Rep. Henry Waxman, the California Democrat, practiced law for three years, then entered elective office at 29 and has never left, so when he speaks about a world larger than a legislature, and about entities more enmeshed in life's grinding imperatives, he says strange things. Objecting to General Motors, Ford and Chrysler opposing more severe fuel-economy and emissions standards, he says: "They have not yet stopped being controlled by their own self-interest."
There is something piquant about a congressman summoning others up from self-interestedness, and it is mysterious whose interests, other than those of their shareholders, corporations are supposed to be controlled by. And although Waxman seems to concede that more stringent standards would injure the companies' interests, he supports those standards, as he supported giving billions of taxpayers' dollars to preserve the companies. He surely will support the next installment of auto subsidies, which, like the previous installment, will not be the last installment. In last year's second quarter, GM lost $118,000 a minute and the next plan for its salvation until the next crisis will require more government money to prevent bankruptcy, which would require more government money.

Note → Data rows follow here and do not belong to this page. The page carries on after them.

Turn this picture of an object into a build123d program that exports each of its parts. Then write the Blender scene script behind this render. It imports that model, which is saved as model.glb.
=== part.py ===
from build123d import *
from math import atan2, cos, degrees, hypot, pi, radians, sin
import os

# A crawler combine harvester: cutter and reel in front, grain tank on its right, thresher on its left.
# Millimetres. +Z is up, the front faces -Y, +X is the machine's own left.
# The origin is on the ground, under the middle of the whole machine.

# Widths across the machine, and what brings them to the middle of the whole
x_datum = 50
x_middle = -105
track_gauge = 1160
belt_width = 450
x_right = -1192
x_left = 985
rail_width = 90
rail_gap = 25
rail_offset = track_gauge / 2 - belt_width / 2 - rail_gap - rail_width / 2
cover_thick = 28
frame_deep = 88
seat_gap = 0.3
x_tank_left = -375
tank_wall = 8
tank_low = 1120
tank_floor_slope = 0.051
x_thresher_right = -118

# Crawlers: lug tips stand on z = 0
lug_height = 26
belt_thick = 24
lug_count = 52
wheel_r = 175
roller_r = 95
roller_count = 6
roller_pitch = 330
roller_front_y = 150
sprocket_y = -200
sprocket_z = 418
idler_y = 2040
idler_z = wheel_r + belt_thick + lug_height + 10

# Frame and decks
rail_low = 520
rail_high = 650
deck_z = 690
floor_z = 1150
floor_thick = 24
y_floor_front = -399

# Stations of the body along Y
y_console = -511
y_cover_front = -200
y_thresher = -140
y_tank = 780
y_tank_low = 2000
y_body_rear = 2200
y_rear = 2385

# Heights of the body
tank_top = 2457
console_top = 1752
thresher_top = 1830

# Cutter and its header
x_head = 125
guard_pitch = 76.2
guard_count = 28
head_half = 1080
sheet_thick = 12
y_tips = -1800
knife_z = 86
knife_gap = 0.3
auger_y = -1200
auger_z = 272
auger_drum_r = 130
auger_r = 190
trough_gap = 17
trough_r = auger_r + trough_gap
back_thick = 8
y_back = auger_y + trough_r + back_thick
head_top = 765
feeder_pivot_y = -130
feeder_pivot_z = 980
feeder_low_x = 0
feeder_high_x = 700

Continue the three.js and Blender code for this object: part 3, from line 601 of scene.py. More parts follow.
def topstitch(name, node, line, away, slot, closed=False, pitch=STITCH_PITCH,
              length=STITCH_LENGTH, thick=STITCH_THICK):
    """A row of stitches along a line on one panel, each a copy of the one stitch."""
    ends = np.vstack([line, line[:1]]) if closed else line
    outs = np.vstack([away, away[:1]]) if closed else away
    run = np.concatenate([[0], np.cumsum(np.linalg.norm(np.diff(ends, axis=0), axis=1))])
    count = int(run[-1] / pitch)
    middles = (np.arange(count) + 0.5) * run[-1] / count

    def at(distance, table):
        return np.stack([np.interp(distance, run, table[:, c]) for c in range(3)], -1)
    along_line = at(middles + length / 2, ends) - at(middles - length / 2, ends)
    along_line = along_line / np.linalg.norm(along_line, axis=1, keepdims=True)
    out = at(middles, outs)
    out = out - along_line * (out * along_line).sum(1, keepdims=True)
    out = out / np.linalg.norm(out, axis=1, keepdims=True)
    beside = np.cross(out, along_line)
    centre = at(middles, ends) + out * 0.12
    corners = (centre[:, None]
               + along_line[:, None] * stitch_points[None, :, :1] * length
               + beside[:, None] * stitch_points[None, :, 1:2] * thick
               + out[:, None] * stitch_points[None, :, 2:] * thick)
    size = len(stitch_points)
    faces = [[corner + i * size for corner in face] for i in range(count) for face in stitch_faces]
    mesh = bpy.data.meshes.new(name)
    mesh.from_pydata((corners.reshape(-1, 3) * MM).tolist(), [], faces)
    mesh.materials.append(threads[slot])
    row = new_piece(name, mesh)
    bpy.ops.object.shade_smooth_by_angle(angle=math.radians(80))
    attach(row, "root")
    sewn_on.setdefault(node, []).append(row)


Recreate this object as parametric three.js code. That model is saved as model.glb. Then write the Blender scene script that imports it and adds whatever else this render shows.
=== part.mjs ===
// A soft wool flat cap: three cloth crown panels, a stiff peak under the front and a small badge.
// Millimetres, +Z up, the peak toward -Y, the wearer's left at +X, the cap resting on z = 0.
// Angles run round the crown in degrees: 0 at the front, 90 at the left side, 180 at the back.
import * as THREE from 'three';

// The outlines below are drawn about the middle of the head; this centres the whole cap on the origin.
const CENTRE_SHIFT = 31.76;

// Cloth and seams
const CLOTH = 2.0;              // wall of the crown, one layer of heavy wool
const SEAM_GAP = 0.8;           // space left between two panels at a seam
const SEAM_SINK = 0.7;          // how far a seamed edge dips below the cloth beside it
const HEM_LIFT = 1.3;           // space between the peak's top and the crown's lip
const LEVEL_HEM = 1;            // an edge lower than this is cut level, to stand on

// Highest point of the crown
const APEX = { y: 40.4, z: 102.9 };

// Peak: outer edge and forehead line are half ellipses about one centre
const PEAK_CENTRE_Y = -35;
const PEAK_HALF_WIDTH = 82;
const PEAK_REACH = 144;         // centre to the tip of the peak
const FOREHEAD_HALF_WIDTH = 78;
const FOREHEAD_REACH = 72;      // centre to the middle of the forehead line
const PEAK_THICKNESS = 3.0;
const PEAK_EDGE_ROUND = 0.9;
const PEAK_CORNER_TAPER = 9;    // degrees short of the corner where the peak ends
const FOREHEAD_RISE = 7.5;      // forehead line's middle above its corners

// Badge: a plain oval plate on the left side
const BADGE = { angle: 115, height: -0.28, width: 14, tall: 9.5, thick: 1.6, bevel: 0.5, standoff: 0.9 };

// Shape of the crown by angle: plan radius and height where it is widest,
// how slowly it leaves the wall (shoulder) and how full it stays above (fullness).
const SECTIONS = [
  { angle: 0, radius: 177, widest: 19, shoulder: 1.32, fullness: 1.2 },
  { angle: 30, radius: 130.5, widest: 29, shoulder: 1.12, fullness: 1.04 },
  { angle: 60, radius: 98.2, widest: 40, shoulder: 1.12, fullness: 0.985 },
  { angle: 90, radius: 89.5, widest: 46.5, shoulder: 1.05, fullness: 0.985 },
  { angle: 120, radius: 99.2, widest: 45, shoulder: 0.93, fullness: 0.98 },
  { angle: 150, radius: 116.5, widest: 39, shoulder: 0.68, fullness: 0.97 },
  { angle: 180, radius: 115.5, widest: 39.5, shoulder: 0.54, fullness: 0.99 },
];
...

Talk about trillions of dollars has become so commonplace that billions seem minuscule -- even though a billion minutes ago Plutarch (46-120 A.D.) was alive -- and it is hardly worth mentioning mere millions, such as the $50 million for stimulus through the National Endowment for the Arts. But those millions elated Rep. Louise Slaughter, D-N.Y., co-chairwoman of the Congressional Arts Caucus: "If we're trying to stimulate the economy and get money into the Treasury, nothing does that better than art." Nothing? Is Slaughter correct about what we're trying to do? Is the point of the government's stimulus spending to get more money into the government -- "into the Treasury"? She is not the first politician to desire prosperity for the people so that they could be more bountiful taxpayers.
"Never," said Rep. Tom Cole, R-Okla., when voting against the stimulus, "have so few spent so much so quickly to do so little." Three of his contentions are correct. The $787 billion price tag is probably at least two-thirds too low: Add the cost of borrowing to finance it, and allow for the certainty that many "temporary" programs will become permanent, and the price soars far above $2 trillion.
Cole's fourth contention, however, is wrong. The stimulus, which the Congressional Budget Office says will, over the next 10 years, reduce GDP by crowding out private investment, already is doing a lot by fostering cynicism in the service of opportunism.